If it wasn’t for the pandemic, the new height of Everest may already have been made public, but COVID-19 and tensions with China have delayed the announcement of the height. The “ownership” of the mountain, which lies on the border between the two countries, has long been a point of contention,  and although the relationship between Nepal and China has been quickly advancing in recent years, state communication about matters relating to the mountain is a diplomatic tightrope. In October 2019, after Chinese President Xi Jinping’s state visit to Kathmandu, a statement by the Nepali and Chinese government said that they would “jointly announce the height of Mount Sagarmatha/Zhumulangma” (Everest). A year after Gautam and Karki reached the top of the mountain, on May 28, members of the Chinese government’s survey team also reached the summit to collect data. Although the measurement efforts have been separate, the promise of a joint announcement means that Nepal’s “pride project” is no longer its own.

A senior member of the Survey Department who did not want to be named said that China’s involvement was a “blindside,” and there is “no clarity” about when the public announcement of the new height will take place.

This is not the first time that the height of Everest has been a source of tension between Nepal and China. In May 2005, when Chinese researchers concluded that the height of the peak was 3.7 meters less than the estimates made in 1955 (they excluded the height of the ice cap at the top of the mountain in their calculation), then Director General of the Survey Department, Raja Ram Chhatkuli had said, “Both are correct heights. No measurement is absolute. This is a problem of scientific research.”

 In 2010, the countries agreed to settle their differences, with the Chinese side accepting Nepal’s claim that the snow height of Mount Everest is 8,848 meters, and the Nepali side recognised the Chinese claim that the rock height of the mountain is 8,844.43 meters.
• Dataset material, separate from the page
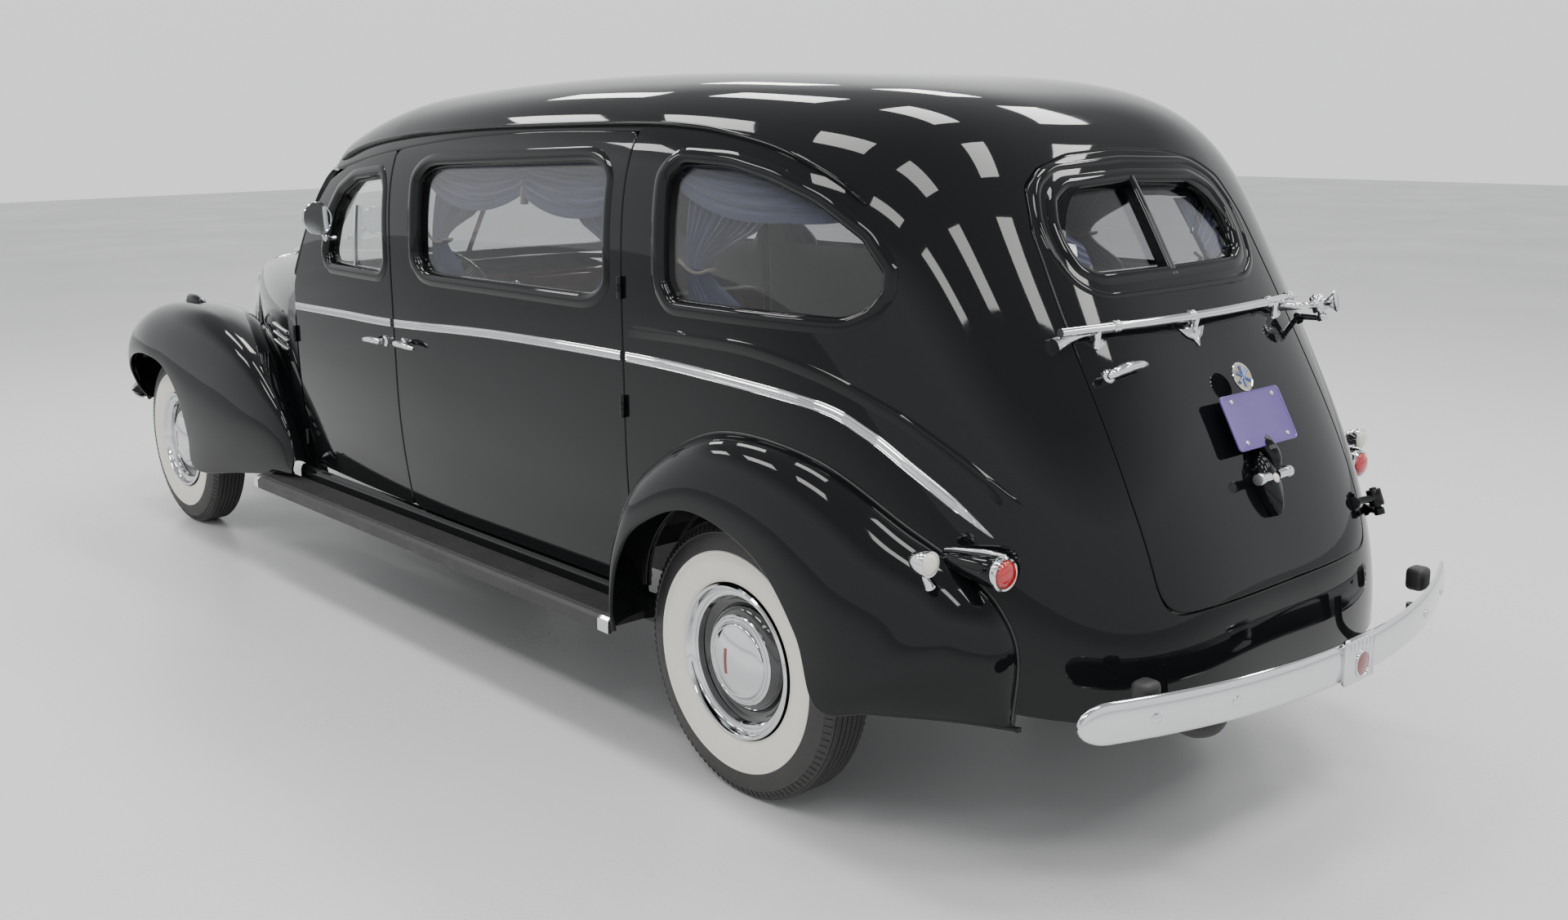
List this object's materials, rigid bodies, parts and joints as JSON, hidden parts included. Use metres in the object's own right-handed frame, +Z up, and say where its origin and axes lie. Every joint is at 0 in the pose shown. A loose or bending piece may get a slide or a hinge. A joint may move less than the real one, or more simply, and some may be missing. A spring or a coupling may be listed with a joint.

The joint announcement decision appears to have taken place without the Survey Department’s knowledge. In October 2019, the Survey Department told The Kathmandu Post that ten days after the public announcement, it had not received official communication from the Prime Minister’s Office regarding China’s involvement in the process, suggesting that those involved with the science of the measurement and those in charge of state messaging were not on the same page. 

A year after the announcement that the height of the mountain would be jointly announced by Nepal and China, the Survey Department has been circumspect on the timeline of the declaration. “It was a long and difficult process, and the reveal will come in due time,” Damodhar Dhakal, information officer of the Survey Department told VICE News.